Critics say state agencies like Rosnedra are clearly acting in cahoots with Gazprom, using tactics aimed at restoring key resources to state control while expanding the energy firm's grip.
"Sometimes it looks like a tail-wagging-the-dog situation," says Igor Tomberg, an expert with the independent Center for Energy Research in Moscow. "Gazprom is clearly part of the Kremlin's economic strategy, but at the same time the state works to improve Gazprom's market position, to help it expand beyond Russia's borders, and so on."

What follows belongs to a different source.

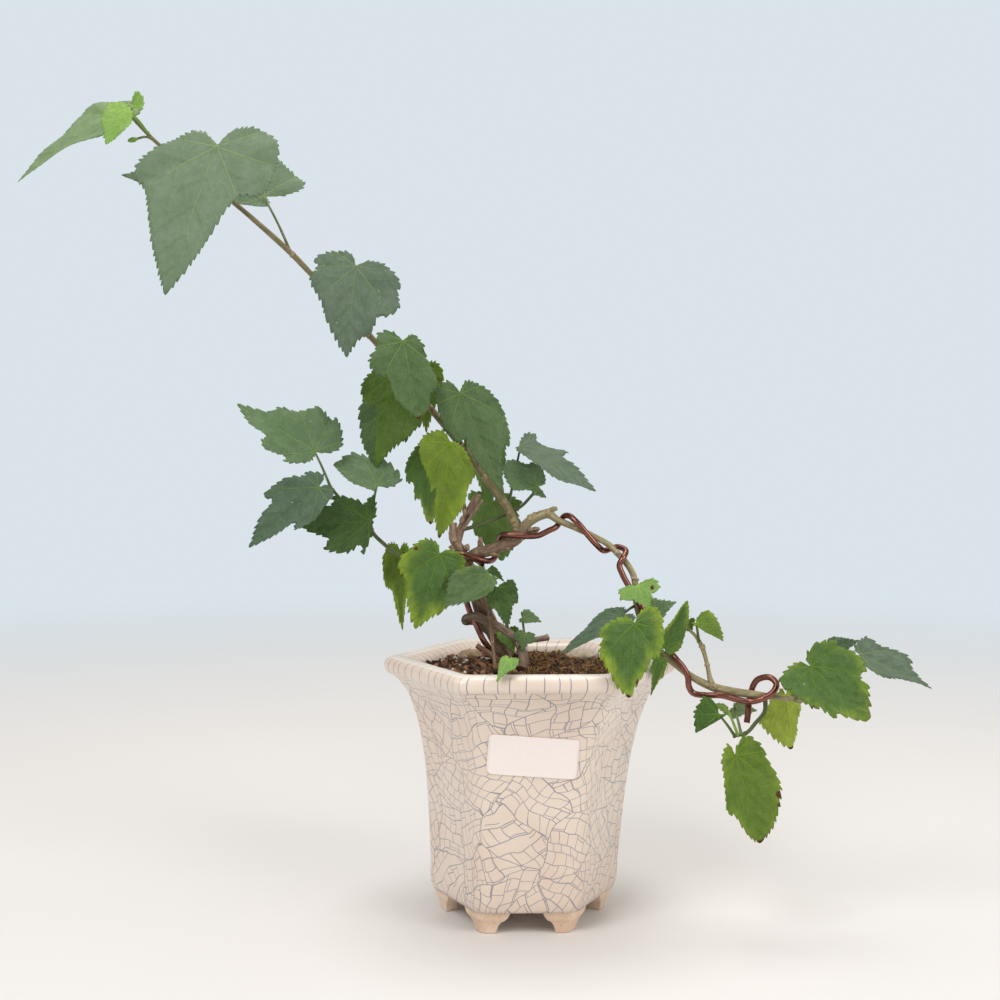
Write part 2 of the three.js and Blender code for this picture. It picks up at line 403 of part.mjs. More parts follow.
// Rings of equal length joined into a solid, with its two ends closed, or joined into a loop.
function loft(rings, looped = false) {
  const count = rings[0].length;
  const points = rings.flat();
  const triangles = [];
  const last = looped ? rings.length : rings.length - 1;
  for (let i = 0; i < last; i += 1) {
    const low = i * count;
    const high = ((i + 1) % rings.length) * count;
    for (let j = 0; j < count; j += 1) {
      const k = (j + 1) % count;
      triangles.push([low + j, low + k, high + k], [low + j, high + k, high + j]);
    }
  }
  if (!looped) {
    for (const [ring, flip] of [[0, true], [rings.length - 1, false]]) {
      const middle = rings[ring].reduce((sum, p) => sum.add(p), new THREE.Vector3()).divideScalar(count);
      const centre = points.push(middle) - 1;
      for (let j = 0; j < count; j += 1) {
        const a = ring * count + j;
        const b = ring * count + ((j + 1) % count);
        triangles.push(flip ? [centre, b, a] : [centre, a, b]);
      }
    }
  }
  return solidFrom(points, triangles);
}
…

Assembled from assets of the former Soviet Gas Ministry and largely privatized in the 1990s, Gazprom holds about a quarter of the world's natural-gas reserves and is currently valued at about $262 billion. According to company figures, its net profits increased from $490 million in 2001 to $11.7 billion in 2005. The jump was largely due to soaring global energy prices but, experts say, also reflecting the Kremlin's growing discipline over the company.

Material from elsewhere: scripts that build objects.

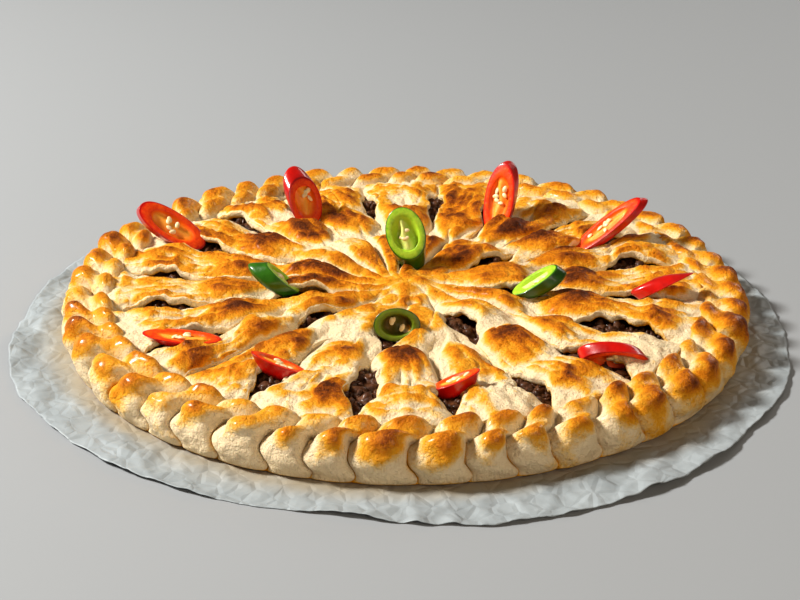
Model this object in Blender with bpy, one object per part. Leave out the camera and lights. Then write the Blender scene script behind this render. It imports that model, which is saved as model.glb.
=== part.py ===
"""A large round meat pie on a sheet of baking paper.

Metres, +Z up. The origin is on the table, under the middle of the pie. A reach is a distance from the
middle as a share of RADIUS, and heights in the section lists are shares of RADIUS too.
"""

import bisect
import math
import random

import bmesh
import bpy
from mathutils import Matrix, Vector, noise

# Driving dimensions
RADIUS = 0.165
PAPER_THICKNESS = 0.0004
GAP = 0.0003
BASE_HEIGHT = (PAPER_THICKNESS + GAP) / RADIUS
SEED = 7

# The plaited rim: one slanted fold after another, each with an outer and an inner bump
CRIMPS = 48
CRIMP_COLUMNS = 4
CRIMP_JITTER = 0.16
# reach, height, how far the crease is pressed in, how far it sags, slant in crimps, columns merged
RIM_SECTION = (
    (0.000, BASE_HEIGHT, 0.000, 0.000, 0.00, 24),
    (0.985, BASE_HEIGHT, 0.000, 0.000, 0.00, 4),
    (1.004, 0.012, 0.004, 0.000, 0.12, 2),
    (0.992, 0.034, 0.022, 0.000, 0.10, 1),
    (0.996, 0.074, 0.036, 0.000, 0.02, 1),
    (0.978, 0.113, 0.040, 0.018, 0.00, 1),
    (0.948, 0.132, 0.020, 0.044, 0.08, 1),
    (0.914, 0.117, 0.000, 0.034, 0.30, 1),
    (0.884, 0.136, 0.000, 0.038, 0.50, 1),
    (0.858, 0.121, -0.016, 0.022, 0.62, 1),
    (0.842, 0.092, 0.000, 0.000, 0.68, 2),
    (0.842, 0.048, 0.000, 0.000, 0.68, 4),
    (0.800, 0.026, 0.000, 0.000, 0.68, 4),
    (0.000, 0.026, 0.000, 0.000, 0.68, 24),
)

# The lid: cut in two rings of slits, pulled open into petals
LID_THICKNESS = 0.026
LID_COLUMNS = 80
# reach of each row of the lid's grid, and columns merged there
LID_ROWS = (
    (0.0, 8), (0.08, 8), (0.15, 8), (0.22, 2), (0.29, 2), (0.36, 2), (0.42, 2), (0.47, 1), (0.52, 1),
    (0.57, 1), (0.62, 1), (0.67, 1), (0.72, 1), (0.77, 1), (0.82, 1), (0.875, 1),
)
RING_SEAM = (0.37, 0.45)
VALLEY_HEIGHT = 0.093
PETAL_RELIEF = 0.042
LIP_LIFT = 0.016
EDGE_RAISE = 0.020
STAR_HEIGHT = 0.019
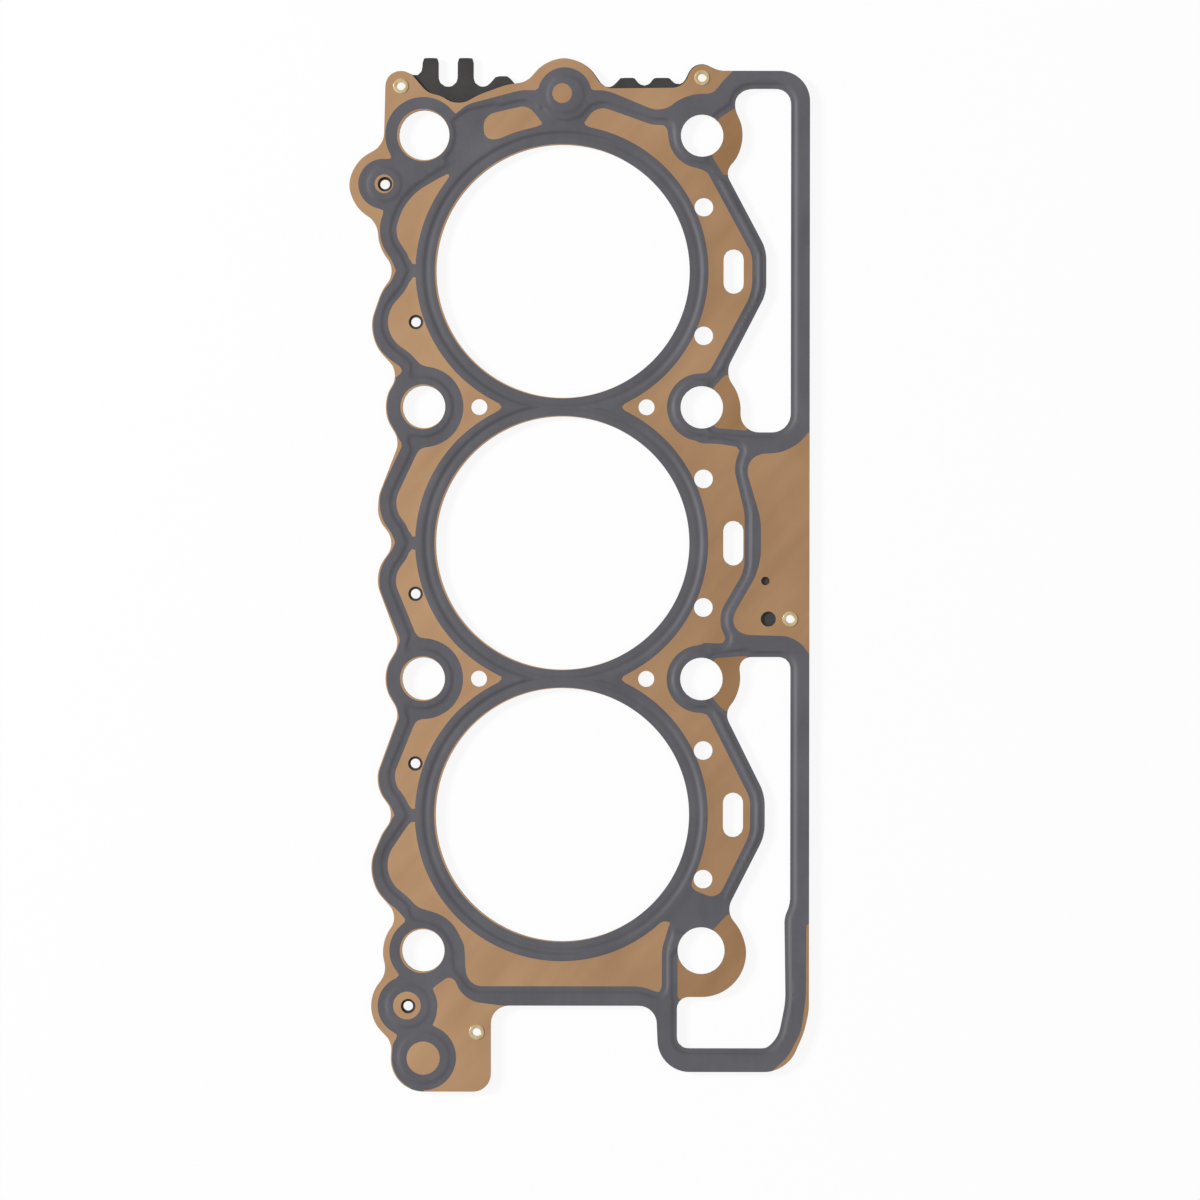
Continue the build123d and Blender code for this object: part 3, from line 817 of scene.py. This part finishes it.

In 2005, the Russian government increased its former minority stake to a controlling 51 percent, and Deputy Prime Minister Dmitri Medvedev, a top Kremlin aide and potential Putin successor, was appointed as the company's chairman.
Beyond its rapidly growing oil-and-gas empire, Gazprom has its own bank, an insurance company, and recently purchased the Zenit football team in St. Petersburg. Another wing, Gazprom-Media, has been widely criticized for buying up vibrant media properties, such as the independent NTV network and the central newspaper Izvestia, and turning them into Kremlin mouthpieces.
"The private share of the economy is shrinking rapidly," says Ms. Shevtsova. "The logic of bureaucratic capitalism is to grab more. Soon all the juiciest chunks of the economy will be under state control."